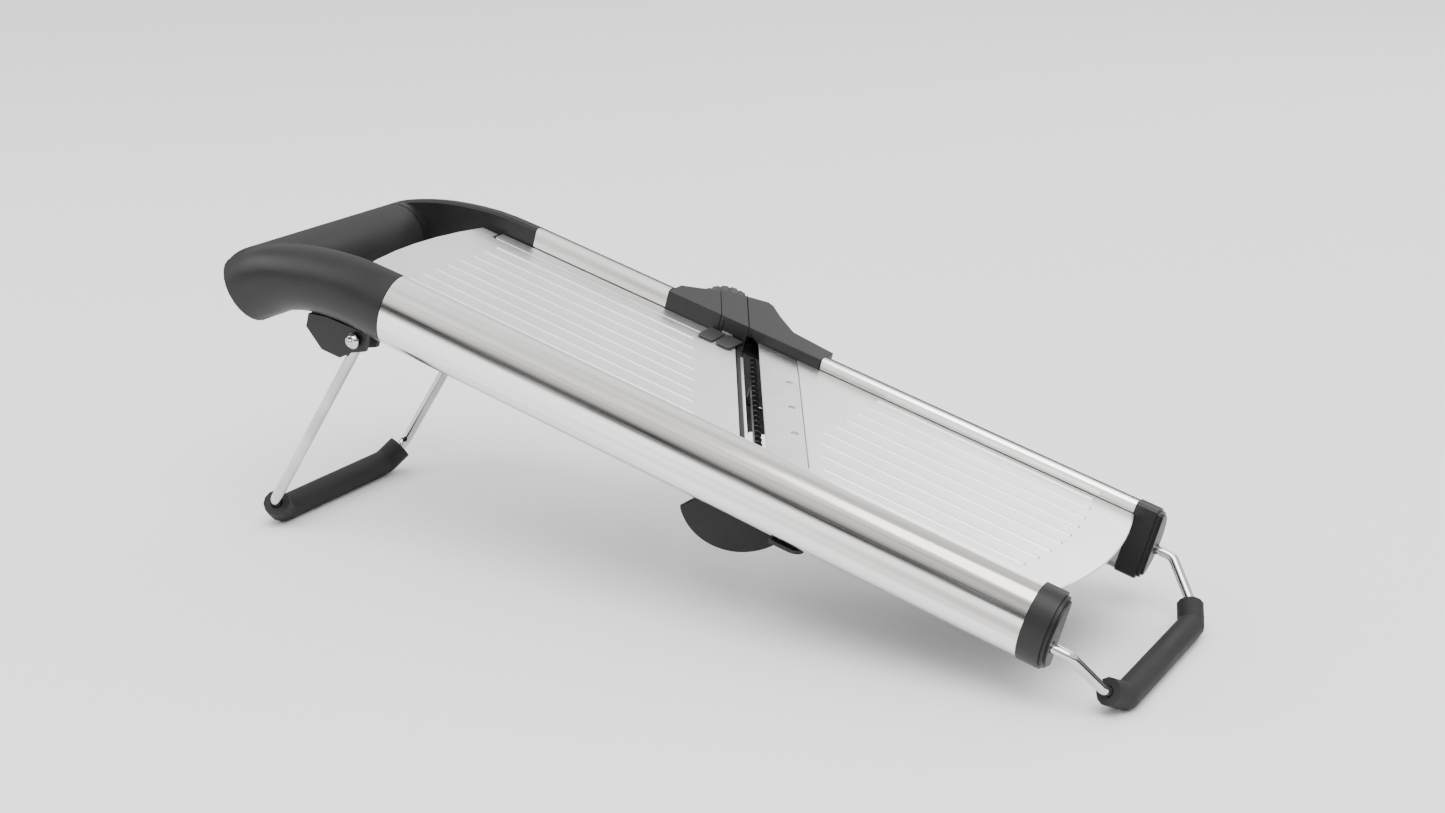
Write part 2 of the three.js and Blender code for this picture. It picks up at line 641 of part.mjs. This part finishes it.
// ---------------------------------------------------------------- thickness dial
// The cam's radius grows evenly with its angle; it stands at its rest radius at the top.
function camOutline() {
  const steps = 32;
  const relief = 8 * DEG;
  const rim = Array.from({ length: steps + 1 }, (_, i) => {
    const turn = CAM.high + ((CAM.low - CAM.high) * i) / steps;
    const radius = CAM.rest + CAM.rise * turn;
    return new THREE.Vector2(radius, 0).rotateAround(new THREE.Vector2(), Math.PI / 2 - turn);
  });
  const low = CAM.rest + CAM.rise * CAM.low;
  const shape = new THREE.Shape(rim);
  shape.absarc(0, 0, low, Math.PI / 2 - CAM.low, 2.5 * Math.PI - CAM.high - relief);
  return new THREE.Shape(shape.getPoints(8));
}

function dialWheel() {
  const { radius, near, far, shaft } = DIAL;
  const body = barY(radius - 2.4, 0, 0, near + 0.4, far - 0.4, 40);
  return cut(body, barY(shaft + GAP, 0, 0, 90, far - 3, 20), barY(7, 0, 0, far - 1.8, far + 1, 28));
}

// A rubber-like ring round the wheel, with shallow grooves for the fingers.
function dialGripRing() {
  const { radius, near, far } = DIAL;
  const grooves = 24;
  const rings = cut(barY(radius, 0, 0, near, far, 48), barY(radius - 2.1, 0, 0, near - 1, far + 1, 40));
  const tools = Array.from({ length: grooves }, (_, i) => {
    const angle = (2 * Math.PI * i) / grooves;
    return barY(0.9, (radius + 0.25) * Math.cos(angle), (radius + 0.25) * Math.sin(angle), near - 1, far + 1, 6);
  });
  return cut(rings, ...tools);
}

// The cam's bore is cut in its own frame.
function liftCam() {
  const body = prismY(camOutline(), CAM.near, CAM.far);
  return cut(body, barY(DIAL.shaft + GAP, 0, 0, 60, 90, 16));
}

function atDial(name, geometry, material) {
  place(slot, name, geometry, material).position.set(DIAL.p, 0, DIAL.w);
}
atDial('dial_wheel', dialWheel(), GRAY);
atDial('dial_grip_ring', dialGripRing(), GRAY);
atDial('dial_cap', barY(6.6, 0, 0, DIAL.far - 1.4, DIAL.far - 0.2, 28), GRAY);
atDial('dial_shaft', barY(DIAL.shaft, 0, 0, CAM.near - 0.3, DIAL.far - 3.4, 20), CHROME);
atDial('lift_cam', liftCam(), GRAY);

// ---------------------------------------------------------------- bent wires
// A wire's centre line: straight runs, with each corner rounded. Only the ends of the
// straight runs and the points of the round corners are stations of the sweep.
class BentWire extends THREE.Curve {
  constructor(corners, bends, startNormal) {
    super();
    this.startNormal = startNormal;
    this.stations = [corners[0]];
    for (let i = 1; i < corners.length - 1; i += 1) {
      this.stations.push(...BentWire.corner(corners[i - 1], corners[i], corners[i + 1], bends[i - 1]));
    }
    this.stations.push(corners[corners.length - 1]);
  }

  static corner(before, at, after, radius) {
    const back = before.clone().sub(at).normalize();
    const ahead = after.clone().sub(at).normalize();
    const setback = radius / Math.tan(back.angleTo(ahead) / 2);
    const start = at.clone().addScaledVector(back, setback);
    const end = at.clone().addScaledVector(ahead, setback);
    return new THREE.QuadraticBezierCurve3(start, at, end).getPoints(5);
  }

  getSpacedPoints() {
    return this.stations;
  }

  // Frames that are carried along the wire without twisting it.
  computeFrenetFrames(steps) {
    const tangents = this.stations.map((station, i) => {
      const ahead = this.stations[Math.min(i + 1, steps)];
      const behind = this.stations[Math.max(i - 1, 0)];
      return ahead.clone().sub(station).normalize().add(station.clone().sub(behind).normalize()).normalize();
    });
    const start = tangents[0];
    let normal = this.startNormal.clone().addScaledVector(start, -this.startNormal.dot(start)).normalize();
    const normals = tangents.map((tangent, i) => {
      const turn = new THREE.Quaternion().setFromUnitVectors(tangents[Math.max(i - 1, 0)], tangent);
      normal = normal.clone().applyQuaternion(turn);
      return normal;
    });
    const binormals = tangents.map((tangent, i) => new THREE.Vector3().crossVectors(tangent, normals[i]));
    return { tangents, normals, binormals };
  }
}

// A regular polygon with the middle of one side on +x, as a shape or a hole.
function ring(Kind, radius, sides) {
  const points = Array.from({ length: sides }, (_, i) => {
    const angle = ((i + 0.5) * 2 * Math.PI) / sides;
    return new THREE.Vector2(radius * Math.cos(angle), radius * Math.sin(angle));
  });
  return new Kind(points);
}

function sweep(shape, path) {
  return new THREE.ExtrudeGeometry(shape, { steps: path.stations.length - 1, extrudePath: path });
}

const SLEEVE_SIDES = 12;

// The height at which a sleeve's centre runs, so that one of its flats lies on the ground.
function sleeveHeight(radius) {
  return radius * Math.cos(Math.PI / SLEEVE_SIDES);
}

// A foot's two lower corners are cut off, so each is a pair of half bends.
function footCorners(upright, corner, inside, chamfer) {
  return [corner.clone().add(upright.clone().sub(corner).setLength(chamfer)),
    corner.clone().add(inside.clone().sub(corner).setLength(chamfer))];
}

// The sleeve covers the straight run and the slanted stretch at each end of it.
function footSleeve(slantNear, runNear, runFar, slantFar, sizes) {
  const { bend, radius, wire, short } = sizes;
  const inward = (end, run) => end.clone().add(run.clone().sub(end).setLength(short));
  const start = inward(slantNear, runNear);
  const entry = runNear.clone().sub(start).normalize();
  const run = runFar.clone().sub(runNear).normalize();
  const down = new THREE.Vector3(0, 0, -1);
  const startNormal = down.applyQuaternion(new THREE.Quaternion().setFromUnitVectors(run, entry));
  const path = new BentWire([start, runNear, runFar, inward(slantFar, runFar)], [bend, bend], startNormal);
  const shape = ring(THREE.Shape, radius, SLEEVE_SIDES);
  shape.holes.push(ring(THREE.Path, wire + GAP, 8));
  return sweep(shape, path);
}

// A wire foot and its sleeve, from the points of its far half; the near half mirrors them.
function wireFoot(name, wireName, farPoints, sizes) {
  const mirror = (point) => point.clone().multiply(new THREE.Vector3(1, -1, 1));
  const corner = farPoints[farPoints.length - 1];
  const [slant, run] = footCorners(farPoints[farPoints.length - 2], corner, mirror(corner), sizes.chamfer);
  const half = [...farPoints.slice(0, -1), slant, run];
  const bends = [...sizes.upper, sizes.bend, sizes.bend];
  const corners = [...half.map(mirror), ...half.slice().reverse()];
  const path = new BentWire(corners, [...bends, ...bends.slice().reverse()], sizes.normal);
  place(slicer, wireName, sweep(ring(THREE.Shape, sizes.wire, 8), path), CHROME);
  place(slicer, name, footSleeve(mirror(slant), mirror(run), run, slant, sizes), RUBBER);
}

// ---------------------------------------------------------------- rear leg
function rearLeg() {
  const stub = 54;
  const pivot = (side, v) => deckPoint(LEG.u, side * v, LEG.w);
  const foot = new THREE.Vector3(LEG.foot, LEG.v, sleeveHeight(LEG.sleeve));
  wireFoot('rear_foot_sleeve', 'rear_leg_wire', [pivot(1, stub), pivot(1, LEG.v), foot], {
    wire: LEG.wire, radius: LEG.sleeve, chamfer: LEG.chamfer, bend: 7, upper: [3], short: 3.5,
    normal: new THREE.Vector3(1, 0, 0),
  });
  for (const [name, side] of [['near_pivot_cap', -1], ['far_pivot_cap', 1]]) {
    const dome = [[0, 0], [3.4, 0], [3.4, 0.9], [2.4, 2], [0, 2.5]].map(([x, y]) => new THREE.Vector2(x, y));
    const mesh = place(slicer, name, new THREE.LatheGeometry(dome, 16), CHROME);
    mesh.position.copy(pivot(side, stub + GAP));
    mesh.rotation.z = side > 0 ? 0 : Math.PI;
  }
}
rearLeg();

// ---------------------------------------------------------------- front foot
function frontFoot() {
  const seat = deckPoint(FOOT.u, FOOT.v, FOOT.w);
  const knee = deckPoint(FOOT.knee, FOOT.v, FOOT.w);
  const foot = new THREE.Vector3(FOOT.foot, FOOT.half, sleeveHeight(FOOT.sleeve));
  wireFoot('front_foot_sleeve', 'front_foot_wire', [seat, knee, foot], {
    wire: FOOT.wire, radius: FOOT.sleeve, chamfer: FOOT.chamfer, bend: 5.5, upper: [6], short: 2.5,
    normal: new THREE.Vector3(0, 1, 0),
  });
}
frontFoot();

// ---------------------------------------------------------------- origin
// The model stands with its box's middle over the origin.
const part = new THREE.Group();
part.add(slicer);
slicer.updateMatrixWorld(true);
const middle = new THREE.Box3().setFromObject(slicer, true).getCenter(new THREE.Vector3());
slicer.position.set(-middle.x, -middle.y, 0);

export default part;
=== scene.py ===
# %% [markdown]
# # A mandoline slicer, dressed for its portrait
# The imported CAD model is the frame: every rail, wire and plate already stands where it belongs,
# and every body already moves. This notebook gives each piece its real edges, its real finish and
# the small things that a plain CAD solid lacks. All lengths are in metres, +Z is up.

# %% Load the frame
import json
import math

import bpy
from mathutils import Euler, Matrix, Vector

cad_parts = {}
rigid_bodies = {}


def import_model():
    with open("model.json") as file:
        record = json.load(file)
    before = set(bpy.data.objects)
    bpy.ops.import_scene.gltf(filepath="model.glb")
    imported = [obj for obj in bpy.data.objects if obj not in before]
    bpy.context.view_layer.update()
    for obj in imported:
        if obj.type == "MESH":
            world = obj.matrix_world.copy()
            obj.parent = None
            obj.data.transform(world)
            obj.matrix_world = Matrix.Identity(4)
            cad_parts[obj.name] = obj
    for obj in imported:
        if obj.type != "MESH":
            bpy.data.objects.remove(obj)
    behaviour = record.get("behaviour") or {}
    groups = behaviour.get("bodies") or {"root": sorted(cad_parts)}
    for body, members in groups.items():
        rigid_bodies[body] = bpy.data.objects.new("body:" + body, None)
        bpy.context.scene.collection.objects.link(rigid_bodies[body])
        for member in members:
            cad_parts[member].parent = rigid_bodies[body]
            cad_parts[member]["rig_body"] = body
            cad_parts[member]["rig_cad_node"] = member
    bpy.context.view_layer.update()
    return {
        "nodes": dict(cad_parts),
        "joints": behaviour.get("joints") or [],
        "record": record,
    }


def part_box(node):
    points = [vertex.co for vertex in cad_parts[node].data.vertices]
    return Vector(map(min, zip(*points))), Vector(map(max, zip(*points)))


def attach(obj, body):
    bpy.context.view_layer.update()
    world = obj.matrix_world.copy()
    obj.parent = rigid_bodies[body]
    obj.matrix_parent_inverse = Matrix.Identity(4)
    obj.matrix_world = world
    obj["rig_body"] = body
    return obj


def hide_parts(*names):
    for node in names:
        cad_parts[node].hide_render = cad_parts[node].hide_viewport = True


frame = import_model()
nodes = frame["nodes"]
body_of = {node: body for body, members in frame["record"]["behaviour"]["bodies"].items() for node in members}
slot_of = {part["node"]: part["material_slot"] for part in frame["record"]["subparts"]}

# %% [markdown]
# ## The deck's own axes
# The two decks slope down towards the foot. Patterns such as brushing and drawing marks run along
# the deck, not along the ground, so the slope is worked out once from the joints: the runway slides
# straight into the deck, and the dial turns about the line of the slot.

# %% Directions of the deck and of the slot
joint = {item["name"]: item for item in frame["joints"]}
deck_up = -Vector(joint["runway_drop"]["axis"])
along_slot = Vector(joint["thickness_dial"]["axis"])
deck_tilt = math.atan2(deck_up.x, deck_up.z)
along_deck = Vector((deck_up.z, 0, -deck_up.x))
across_slot = along_slot.cross(deck_up)
slot_turn = math.atan2(across_slot.y, across_slot.dot(along_deck))
print("deck slopes by", round(math.degrees(deck_tilt), 1), "degrees")
print("slot is turned by", round(math.degrees(slot_turn), 1), "degrees")

# %% [markdown]
# ## Studio
# The tool stands on a white sweep. The light is broad and soft: a large key above, a fill from the
# left, and a bright sky. A darker band round the horizon gives the polished rails something to
# mirror, as a dark studio wall would, and that draws long streaks on them; further streaks are
# painted reflection in the rails' base colour.

# %% Floor
def deselect():
    if bpy.context.object and bpy.context.object.mode != "OBJECT":
        bpy.ops.object.mode_set(mode="OBJECT")
    bpy.ops.object.select_all(action="DESELECT")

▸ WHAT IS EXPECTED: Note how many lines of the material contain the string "copy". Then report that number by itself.

▸ SOLUTION TO THE PROBLEM: 3